During the late summer of 1940 the price of zinc increased about 14 percent under the same influences as those acting on the price of copper. An informal ceiling at 7.25 cents per pound was established in September by suggestions and warnings, and has prevailed continually during the last 9 months. This price, which represents a 49-percent increase over that prevailing in August 1939, was, perhaps, allowed to go somewhat too high. The large price rise has, however, induced an expansion of capacity of about 20 percent. The price increase in zinc has lead to a larger expansion of output than would have occurred from the same proportionate increase in the case of many other materials. This is due to the fact that in the summer of 1940 there were many unused smelter blocks which have been reconditioned under the stimulus of the high price. The Price Division has cooperated with the Raw Materials Division in encouraging expansion of smelter capacity. The Division has also recommended stock piling of foreign concentrates.

Until the last month or so supplies of lead have been adequate to care for all demands. When unexpected influences threatened large price increases in the fall of 1940, these were checked by informal suggestion. In April 1941, when signs of approaching shortage became apparent, the leading lead producers acceded to a request from the Division not to raise prices any further.
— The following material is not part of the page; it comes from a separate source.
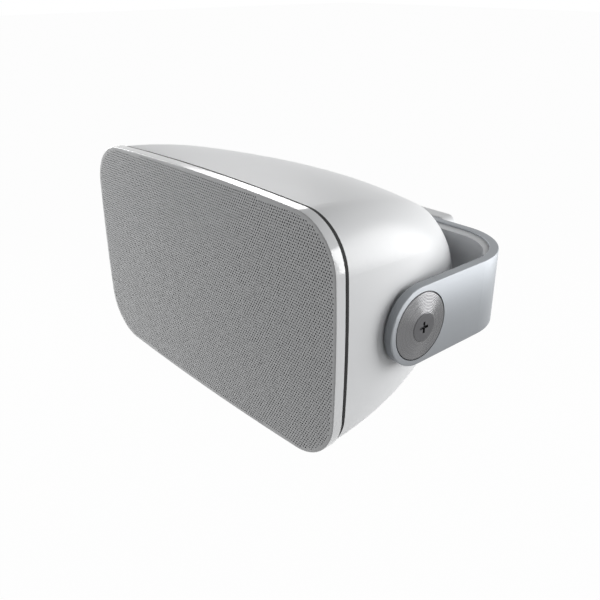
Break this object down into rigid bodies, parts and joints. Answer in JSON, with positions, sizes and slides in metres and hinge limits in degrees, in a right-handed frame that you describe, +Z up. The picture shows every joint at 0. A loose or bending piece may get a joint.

In spite of numerous infractions of the ceiling prices on scrap iron and steel, scrap aluminum, and scrap zinc, the average prices of these scrap metals have been kept at considerably lower figures than would have obtained in the absence of action by the Division. In the case of iron and steel scrap the Division checked the price rise before it got out of hand. In the cases of aluminum scrap and zinc scrap the Division moved too slowly and prices got out of hand before ceilings were established. Chart 103 shows prices on aluminum and aluminum scrap, the runaway markets and the drastic reduction called for by the ceiling. It should be borne in mind that part of the reduction was due to the 3-cent fall in the price of virgin aluminum during 1940.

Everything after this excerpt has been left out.